Клаузевиц сам выбрал место для могилы Гнейзенау на бастионе Познанской крепости, среди пушек и брустверов — лучшее место для такого подлинного солдата, каким был Гнейзенау, и донося королю о смерти командующего армией, пересчитывал его заслуги и выдвигал благородство его сердца. Он рассчитывал, что смерть Гнейзенау все же будет отмечена в королевском приказе, что семье его будет оказано какое-нибудь участие.

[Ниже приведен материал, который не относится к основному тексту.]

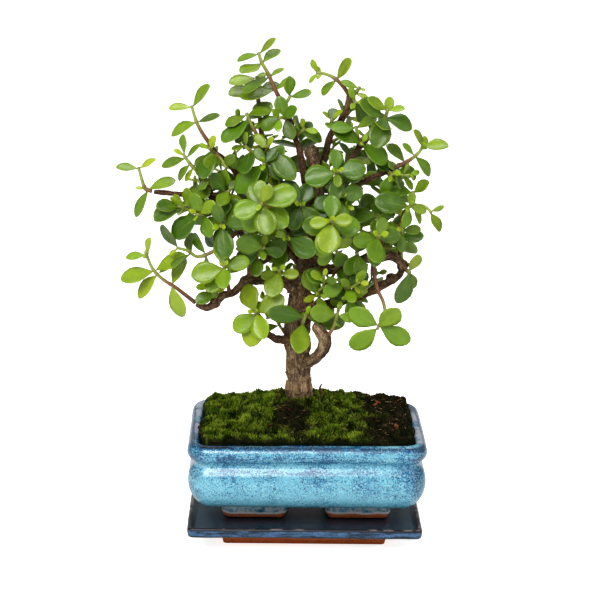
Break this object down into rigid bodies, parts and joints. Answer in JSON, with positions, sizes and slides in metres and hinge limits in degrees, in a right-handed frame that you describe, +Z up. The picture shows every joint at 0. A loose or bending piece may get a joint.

Тщетно! Правительственная газета ограничилась тем, что перепечатала заметку о смерти Гнейзенау из Познанской газеты, а король и официальная Пруссия не выразили ни слова сожаления; Клаузевиц почувствовал это как несмываемое личное оскорбление, совершенно отрывавшее его от прусского государства: «король не только остался до конца враждебен Гнейзенау, но даже не дал себе труда скрывать свои чувства; никогда в жизни я не примирюсь с этим, это — гора на моем пути, которую мне не перейти». (письмо к Марии от 5 сентября). А к чему, действительно, прусскому королю было расшаркиваться перед памятью Гнейзенау? Русская армия победоносно надвигалась на Варшаву, начинался отлив революции, Европа успокаивалась, надобности в крупных людях больше не было. Зачем смущать торжество реакции памятью сомнительного человека, носившего королевский мундир, но служившего — по крайней мере в его лучшие годы — другой идее?